I must have skimmed the portion of the RCW describing Conservancy Board responsibilities because I was a little surprised when my commission letter thanked me for taking on a six-year term, but I am enjoying the experience. Now I am a small part of some of those legends and I get a front-row seat to many more.
Guitars: I can’t hum my way through Happy Birthday without my voice cracking and I have never matched a pitch correctly on the first try in my life. I missed the phase of life where I might have found a rock legend to idolize. Somewhere along the line, though, I saw a band perform and there was moment where the bassist and guitarist exchanged a look and the whole tone of the music changed and evolved. All I could think of is, “How did they do that?” That kicked off a seven-year journey of faking my way through bass player auditions only knowing four notes on my fretboard, being the only adult in a six-month long guitar lesson series populated with hyper critical 9-year-olds, and a stint as the drummer for a band called “Run Fast, We Only Know 3 Songs” that exclusively performed at 5K run events.

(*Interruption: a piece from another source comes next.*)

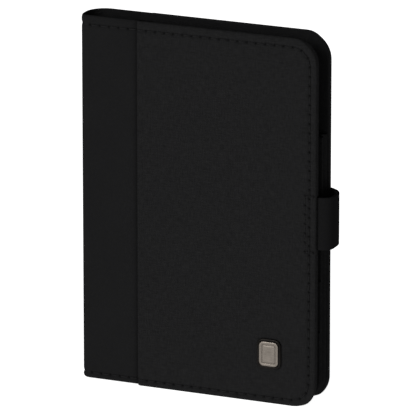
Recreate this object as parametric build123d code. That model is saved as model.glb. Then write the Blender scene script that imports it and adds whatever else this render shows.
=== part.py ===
from build123d import *
import os
from math import degrees

# Passport holder wallet, standing on its lower edge with its spine on the left and its front cover facing -Y.
# While it is laid out, X runs from the spine's outer side to the fore-edge, Y from the front fabric's face to
# the back, and Z up from the lower edge. Each piece is moved to the middle of the whole outline when written.
# All lengths are in millimetres and all angles in degrees.

# --- whole wallet ---
height = 144.0
cover_width = 97.5
closed_depth = 14.9
corner_radius = 10.0

# --- layers of one cover, counted inwards from its outer face ---
fabric_thickness = 0.6
wrap_step = 0.5
wrap_thickness = 0.6
padding_thickness = 0.5
board_thickness = 1.2
lining_thickness = 0.5
turned_edge = 0.6
lining_inset = 0.3
front_core_left = 5.0
back_core_left = 8.6
seam_x = 24.0
wrap_lap = 6.0

# --- spine ---
front_fold_radius = 3.5
back_fold_radius = 8.0
fold_gap_angle = 1.0
spine_lining_thickness = 0.5
spine_lining_gap = 0.1

# --- pockets ---
pocket_left = 4.0
pocket_inset = 0.5
pocket_side_wall = 1.0
pocket_fore_wall = 3.5
pocket_bottom_wall = 3.5
passport_depth = 4.5
passport_pocket_top = 105.0
passport_panel_thickness = 0.6
slot_panel_thickness = 0.5
slot_gap = 0.1
slot_seam_width = 2.5
card_slot_tops = {"card_slot_upper": 69.0, "card_slot_lower": 49.0, "short_pocket": 29.0}
slip_pocket_left = 14.0
slip_panel_thickness = 0.4

# --- strap ---
strap_middle_z = 72.7
strap_width = 20.5
strap_outer_thickness = 0.7
strap_lining_thickness = 0.5
strap_root_length = 15.0
strap_exit = 0.3
first_bend_radius = 3.6
second_bend_radius = 7.2
flap_clearance = 1.7
flap_tip_x = 77.0
flap_tip_radius = 6.0
strap_gap = 0.3

# --- snap fastener ---
snap_x = 85.0
stud_base_radius = 5.0
stud_base_thickness = 0.5
stud_radius = 1.9
stud_height = 0.9
post_head_radius = 4.0
post_head_thickness = 0.4
post_radius = 1.2
post_clearance = 0.05
socket_radius = 4.8
socket_bore = 2.1
socket_clearance = 0.2
cap_radius = 6.0
cap_rise = 1.0
cap_shank_radius = 1.7
cap_shank_clearance = 0.05

# --- plaque near the front cover's lower corner ---
plaque_x = 78.5
plaque_z = 19.8
bezel_width = 9.9
bezel_height = 11.9
bezel_corner = 2.6
bezel_proud = 0.7
plate_width = 7.8
plate_height = 9.6
plate_corner = 1.8
plate_proud = 0.9
plate_seat = 0.3
groove_inset = 1.0
groove_width = 0.4
groove_depth = 0.2
prong_radius = 0.6
prong_spacing = 6.0
prong_clearance = 0.05
washer_width = 5.0
washer_height = 9.0
washer_thickness = 0.3

# --- where the layers of the front cover lie, front to back ---
front_wrap_y = wrap_step
front_padding_y = fabric_thickness
front_board_y = front_padding_y + padding_thickness
front_lining_y = front_board_y + board_thickness
slip_pocket_y = front_lining_y + lining_thickness

# --- where the layers of the back cover lie, back to front ---
back_fabric_y = closed_depth - fabric_thickness
back_wrap_y = closed_depth - wrap_step
back_padding_y = back_fabric_y - padding_thickness
back_board_y = back_padding_y - board_thickness
back_lining_y = back_board_y - lining_thickness
passport_panel_y = back_lining_y - passport_depth

# --- the strap's middle line in plan: out of the cover, round the fore-edge and back along the back cover ---
strap_thickness = strap_outer_thickness + strap_lining_thickness
root_end_x = cover_width + strap_exit
root_middle_y = front_board_y + strap_thickness / 2
flap_inner_y = closed_depth + flap_clearance
flap_middle_y = flap_inner_y + strap_thickness / 2
side_middle_x = root_end_x + first_bend_radius
first_bend_centre = (root_end_x, root_middle_y + first_bend_radius)
second_bend_centre = (side_middle_x - second_bend_radius, flap_middle_y - second_bend_radius)

# --- edges and centres that several pieces share ---
strap_bottom = strap_middle_z - strap_width / 2
strap_top = strap_middle_z + strap_width / 2
pocket_right = cover_width - pocket_inset
pocket_corner = corner_radius - pocket_inset
front_fold_centre = (front_fold_radius, front_wrap_y + front_fold_radius)
back_fold_centre = (back_fold_radius, back_wrap_y - back_fold_radius)
front_fold_inner = front_fold_radius - wrap_thickness
back_fold_inner = back_fold_radius - wrap_thickness
half_fold = 45 - fold_gap_angle / 2

# --- middle of the whole outline ---
overall_right = side_middle_x + strap_thickness / 2
overall_front = -plate_proud
overall_back = flap_inner_y + strap_thickness + cap_rise
origin_x = overall_right / 2
origin_y = (overall_front + overall_back) / 2


def slab(left, right, bottom, top, front, back, corner=0.0):
    """A flat layer with its two fore-edge corners rounded."""
    outline = Pos((left + right) / 2, (bottom + top) / 2) * Rectangle(right - left, top - bottom)
    if corner > 0:
        outline = fillet(outline.vertices().group_by(Axis.X)[-1], corner)
    return Pos(0, back, 0) * Rot(90, 0, 0) * extrude(outline, back - front)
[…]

My partner is a dedicated hobbyist woodworker and I’m full of ideas with very little of the patience required to sand a block of wood with 10 types of sandpaper. With his help, I love building guitars and restoring my weird pawn shop finds. I enjoy learning about the hobbyist builders who created the iconic guitars that have stuck around for 70 years. There are “vintage correct” paint finishes on some 1950s guitars that sell for tens of thousands of dollars, but when you dig into the story behind them, you’ll find the builder was just looking to cut costs and grabbed a pallet of old paint leftover from unpopular car colors from the next door auto shop’s garbage can. There’s something great about that.